There were two real-world scenarios our team heard about: First, a high school principal who misspelled “high school principal” in a school newsletter and got the suggestion “asshole principal”; second, a young girl named Ashley, whose own name was not in our dictionary and so the spell checker suggested “Asshole”. Both the principal and Ashley’s parents sent irate comments to our support staff.

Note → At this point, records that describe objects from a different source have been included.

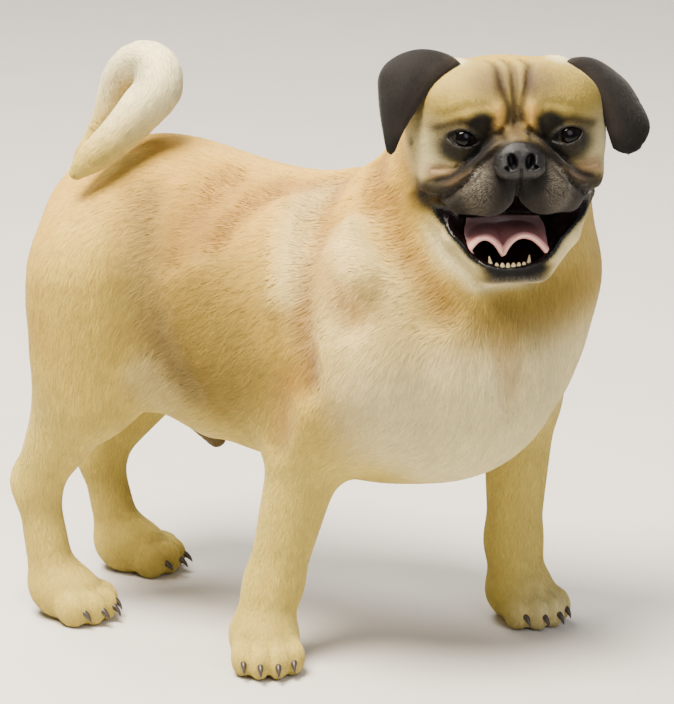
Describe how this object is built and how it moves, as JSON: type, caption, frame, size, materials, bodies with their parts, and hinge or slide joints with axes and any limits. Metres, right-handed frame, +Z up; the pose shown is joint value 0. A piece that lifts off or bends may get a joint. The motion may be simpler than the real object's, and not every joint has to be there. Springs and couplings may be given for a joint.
{
  "type": "pug",
  "caption": "Life-size adult fawn pug with a black mask, standing still on its paws, head turned to its right, mouth open and tail curled over its rump.",
  "frame": {"origin": "on the ground plane under the middle of the dog's overall box", "axes": "+Z up; the trunk runs along Y and the dog walks towards -Y; +X is the dog's left side"},
  "size_m": [0.2228, 0.3998, 0.3862],
  "materials": {
    "coat_fawn": "short, dense, dry fur, light fawn with a paler underside",
    "coat_cream": "short, soft cream fur on chest, legs and tail",
    "coat_black": "velvety brown-black fur of mask and ears",
    "skin_black": "moist black skin of lips, lids and gums",
    "nose_leather": "damp, finely pebbled black nose",
    "eye": "wet, very dark brown",
    "tongue": "wet pink, with fine papillae",
    "tooth": "ivory enamel",
    "claw": "dark horn with a paler tip"
  },
  "bodies": {
    "root": {"torso": "coat_fawn", "neck": "coat_fawn", "tail_root": "coat_cream", "tail_curl": "coat_cream", "tail_tip": "coat_cream", "fore_leg_right": "coat_cream", "fore_paw_right": "coat_cream", "fore_leg_left": "coat_cream", "fore_paw_left": "coat_cream", "hind_leg_right": "coat_fawn", "hind_paw_right": "coat_cream", "hind_leg_left": "coat_fawn", "hind_paw_left": "coat_cream", "head": "coat_fawn", "jaw": "coat_fawn", "tongue": "tongue", "nose": "nose_leather", "eye_right": "eye", "eye_left": "eye", "ear_right": "coat_black", "ear_left": "coat_black"}
  },
  "joints": []
}
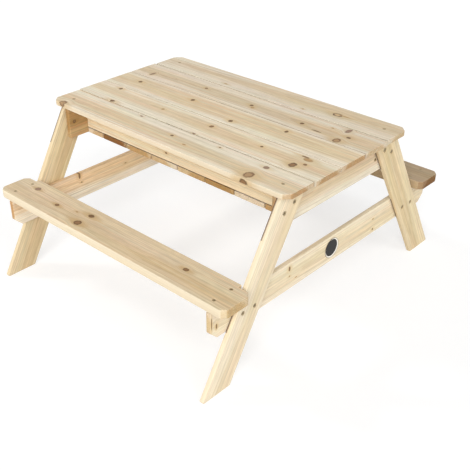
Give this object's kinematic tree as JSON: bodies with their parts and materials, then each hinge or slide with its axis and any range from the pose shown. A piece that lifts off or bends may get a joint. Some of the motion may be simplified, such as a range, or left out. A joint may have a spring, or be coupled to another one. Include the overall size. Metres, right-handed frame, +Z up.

As we were working on a major rev of the product, we decided to tackle this issue. The first first solution was to just remove all the “bad” words from the main dictionaries. Of course, this meant that a document with correctly spelled obscene words (we envisioned Norman Mailer using our product) would have all of those flagged, which was deemed a poor alternative result, not to mention potentially forcing our users to fill their custom dictionaries with all those words. After much thought and debated, we finally decided on tweaking the spell checker code so that we could give it a list of words that it would never offer as suggestions. Therefore, the spell checker would properly ignore “asshole” as being correctly spelled, while “ashole/asshol/Ashley” would be flagged as as misspellings, but the suggestions would never include “asshole” itself.

After congratulating ourselves on solving the problem, we suddenly realized that we had to create the “correctly spelled obscenity” list, which were sent around the internal email system for review for completeness, appropriateness and much amusement. We had to decide whether words like “asswipe” or “shitfaced” should be included, or does the program only know the hyphenated versions. We had to deal with transatlantic slang: “fanny” and “bloody” in the UK vs. “fag” and “pissed” in the US. Then, our poor, internationalization team had to create localized lists of “bad” words for the 14 Roman based languages (including the two main variants each of Portuguese and Spanish).

I wonder if the airlines people didn’t have an inkling of the how much work it’d take to avoid generating “CUNNTT” and decided that it was much easier (and cheaper) to apologize to offended passengers (and maybe offer a voucher).